Com as portas permanentemente abertas, não dá para saber qual é o banheiro masculino e qual é o feminino -e nenhum usuário parece se preocupar com isso.
Entre homens e mulheres, a drag queen Dalila Dietrich dá o seu recado no banheiro: ``Não sou uma drag queen. Sou uma `transfor queen', uma mistura de transformista com drag queen. Não sou tão exagerada quanto uma drag queen, nem faço programa, como um travesti. `Transfor queen' é uma coisa do futuro'', explica.
Dalila Dietrich conta que não frequentava o Hell's Club havia meses, desde que um incidente policial colocou a noite do Columbia nas páginas dos jornais.
Conhecido, desde a sua inauguração, no início dos anos 90, como ``Delegacia Manhattan'', por conta de sua vizinhança chique, o 78º DP não é um vizinho discreto.
No último dia 10 de novembro, policiais do 78º DP ocuparam o Hell's, levando cerca de 150 frequentadores para a delegacia. Na semana passada, a cena se repetiu.

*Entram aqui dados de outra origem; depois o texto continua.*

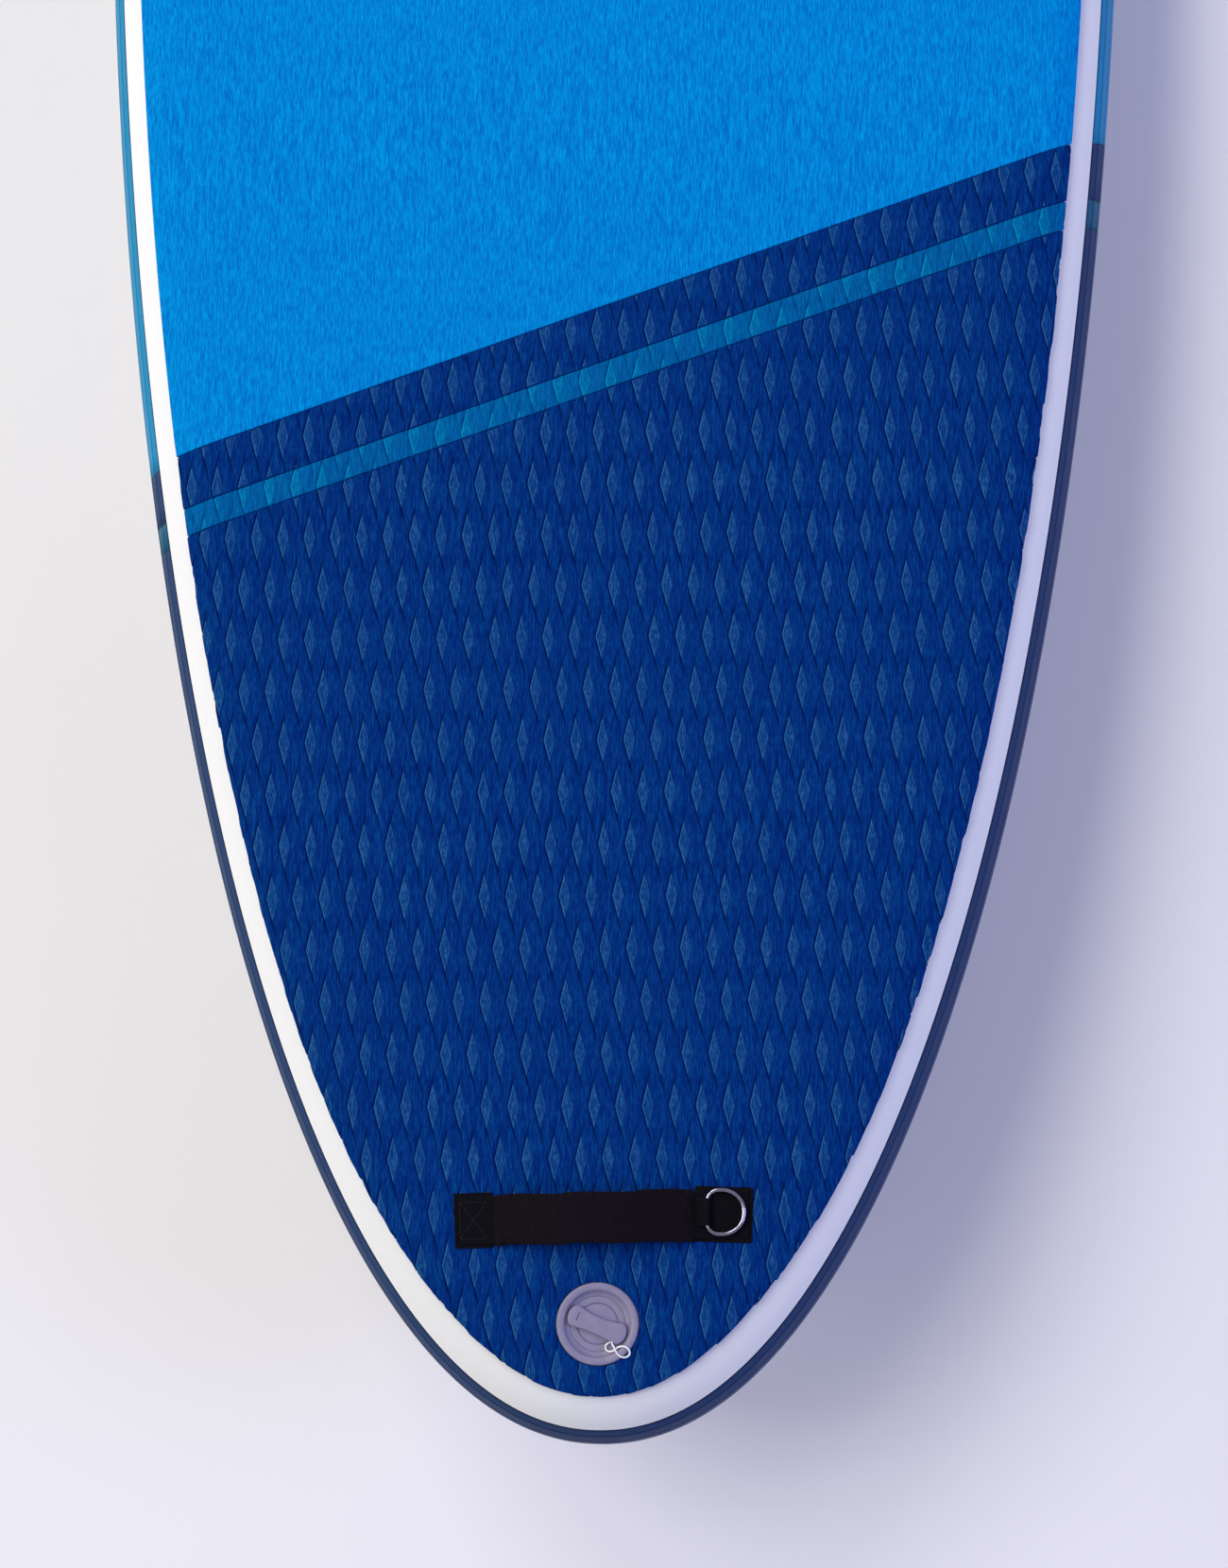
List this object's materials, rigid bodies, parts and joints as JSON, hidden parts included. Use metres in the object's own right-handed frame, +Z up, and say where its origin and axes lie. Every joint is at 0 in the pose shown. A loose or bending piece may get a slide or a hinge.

Os policias afirmam que as ações se justificam diante de denúncias de que haveria tráfico de drogas no Hell's, em particular tráfico de Ecstasy -droga consumida majoritariamente em clubes de dança.
``A música tecno é legal, em si, com ou sem Eecstasy. Na Europa, já há lugares de rock em que as pessoas usam Ecstasy'', diz Mau Mau.
8h30
A entrada do Hell's é fechada às 8h. Lá dentro, a maioria das pessoas dança, mas algumas dormem, no chão. Na rua, ainda há pessoas aglomeradas ao redor da porta, tentando entrar sem pagar. O sol tenta aparecer. O vendedor de cachorro-quente ainda está a postos. A noite começa a acabar.